Dalan Ancrum

No. 6 – Peja
- Position: Small forward
- League: Kosovo Basketball Superleague

Personal information
- Born: May 26, 1996 (age 30) Round Rock, Texas, U.S.
- Listed height: 6 ft 7 in (2.01 m)
- Listed weight: 200 lb (91 kg)

Career information
- High school: Westwood (Austin, Texas)
- College: Western Illinois (2014–2018);
- NBA draft: 2018: undrafted
- Playing career: 2018–present

Career history
- 2018–2019: Al-Arabi
- 2019–2021: Enosis Neon Paralimni
- 2021: Chieti Basket 1974
- 2022: BKM Lučenec
- 2022–2024: Union Neuchâtel
- 2024–2025: CS Dinamo București
- 2026–present: KB Peja

= Dalan Ancrum =

American basketball player

Dalan Ancrum (born May 26, 1996) is an American professional basketball player for KB Peja of the Kosovo Basketball Superleague. He played college basketball for the Western Illinois Leathernecks.

==High school career==
Ancrum played basketball for Westwood High School in Austin, Texas.

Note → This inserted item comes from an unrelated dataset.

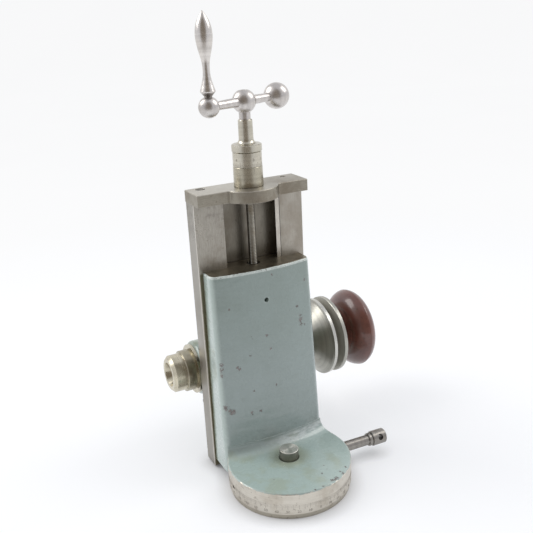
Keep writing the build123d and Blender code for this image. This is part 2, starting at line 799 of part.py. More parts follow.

As a senior, he averaged 18.6 points, 6.6 rebounds, 2.3 assists and 2.1 steals per game. During his two seasons in high school, he Tabbed All-District First Team honors in both seasons.

==College career==
During his college career, Ancrum played for Western Illinois. As a senior, he had his best season with the Leathernecks, averaging 13.5 points, 5.3 rebounds, 1.8 assists and 1 steal per game.

==Professional career==
After going undrafted in the 2018 NBA draft, Ancrum signed his first professional contract with Al-Arabi of the Qatari Basketball League. In 3 games, Ancrum averaged 16.3 points and 5.3 rebounds per game. On August 12, 2020, he signed with Enosis Neon Paralimni of the Cypriot League. After a successful first season, he re-signed with Paralimni for another season. Ancrum joined Pallacanestro Chieti of the Serie A2 Basket in 2021. On January 11, 2022, Ancrum signed with BKM Lučenec of the Slovak Basketball League.

==Personal life==
Ancrum's father is former professional basketball player David Ancrum.